Ten UK-captured detainees are transferred to Afghan custody after up to 14 months at Camp Bastion, with more to follow in the coming days, after a High Court ruling.
The detainees were on a plane from Camp Bastion at 7:30pm on Thursday evening to a detention facility under control of the Afghan justice system in the Parwan province, the Ministry of Defence told Channel 4 News.
The British Embassy in Kabul said that the transfer of most of the remaining 82 detainees would follow once they have given their consent and confirm they do not want legal representation.
Seven Afghans being represented by human rights lawyers are due to remain in a British detention centre until an upcoming judicial review in July which will test the UK government’s right to hold the detainees.

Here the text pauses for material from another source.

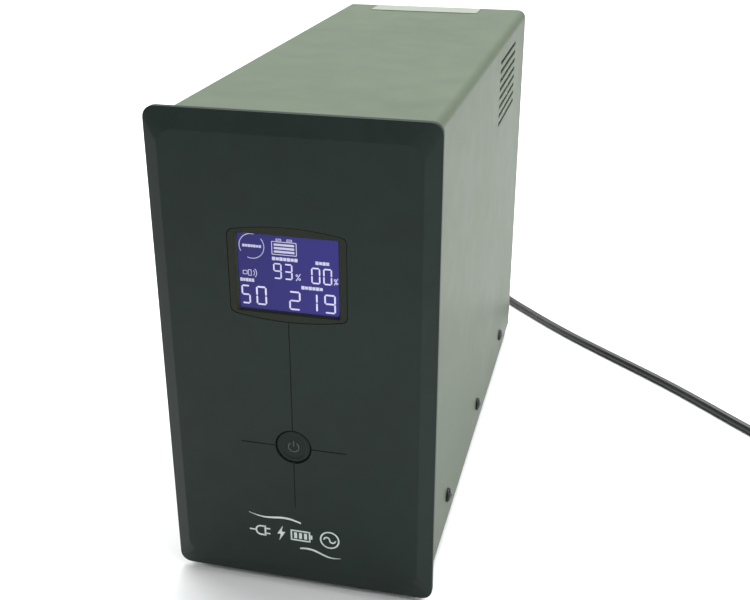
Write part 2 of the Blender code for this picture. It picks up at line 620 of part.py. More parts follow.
def make_guard(centre):
    """Finger guard: rings and four spokes of flat steel, held under the screw heads' corners."""
    low, high = REAR_OUT + GAP, REAR_OUT + GAP + 0.0016
    steel = material("guard_steel", (0.6, 0.6, 0.6), 0.25, 1.0)
    bm = bmesh.new()
    rod(bm, centre, 0.0372, low, high, "Y", 36)
    guard = add_piece("fan_guard", bm, steel)
    for outer, inner in ((0.0352, 0.0286), (0.0266, 0.0200), (0.0180, 0.0114)):
        for quarter in range(4):
            edge = 3.5 * 0.0286 / outer + 1
            start, stop = 45 + 90 * quarter + edge, 135 + 90 * quarter - edge
            outline = arc((0, 0), outer, start, stop, 7) + arc((0, 0), inner, stop, start, 7)
            bm = bmesh.new()
            prism(bm, [(centre[0] + u, centre[1] + v) for u, v in outline], low - 0.002, high + 0.002)
            cut(guard, bm)


def make_outlets():
    """Four earthed two-pin outlets: a square face, a round well and two pin holes in its floor."""
    black = material("outlet_plastic", (0.02, 0.02, 0.02), 0.35)
    face, depth, well = REAR_OUT + GAP + 0.0020, 0.0300, 0.0175
    number = 0
    for z in reversed(OUTLET_ZS):
        for x in OUTLET_XS:
            number += 1
            bm = bmesh.new()
            prism(bm, rounded(OUTLET_FACE, OUTLET_FACE, 0.005, 4, (x, z)), REAR_OUT + GAP, face)
            outlet = add_piece(f"outlet_{number}", bm, black)
            bm = bmesh.new()
            rod(bm, (x, z), OUTLET_BODY, face - depth, face - 0.0005, "Y", 28)
            join(outlet, bm)
            bm = bmesh.new()
            rod(bm, (x, z), OUTLET_WELL, face - well, face + 0.002, "Y", 28)
            cut(outlet, bm)
            bm = bmesh.new()
            for dx in (-0.0095, 0.0095):
                rod(bm, (x + dx, z), 0.0026, face - depth + 0.002, face, "Y", 12)
            cut(outlet, bm)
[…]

However two detainees who were also part of the case against the UK government dropped their legal challenge on Thursday and will be immediately transferred to an Afghan facility. The lawyer representing the Ministry of Defence told the court that at least one other detainee wanted to drop charges and that the case appears to be “on the verge of disappearing”.
In a statement, the British Embassy in Kabul said: “The UK government recognises Afghanistan as a sovereign country and it has always been the UK’s intention to transfer UK captured detainees as quickly as is legally possible to the Afghan authorities.
The government was last month forced to defend the detention of 92 Afghans at Camp Bastion, after lawyers for nine of the men said that the detention without charge could be illegal.
Earlier in June, the High Court had imposed an injunction to prevent any of the detainees being handed over following fears that they might suffer serious ill treatment in Afghan custody. But a judge on Thursday ruled that those who consented to their transfer, could be released.
Defence Secretary Philip Hammond said that he was “very pleased” with the ruling and said that terms have been agreed with the Afghan administration.
But added: “Unfortunately, the injunction remains in place for some detainees who are still represented by human rights lawyers.”
“We believe that all of these suspected criminals – many linked to the killing of British troops and Afghan civilians or of facilitating, planting or being involved with explosive devices – should be transferred without further delay to have their cases heard according to Afghan law,” he said.
Mr Hammond previously told Channel 4 News that he halted their transfer to Afghan custody last year because he was worried about “abuse” at one Afghan facility.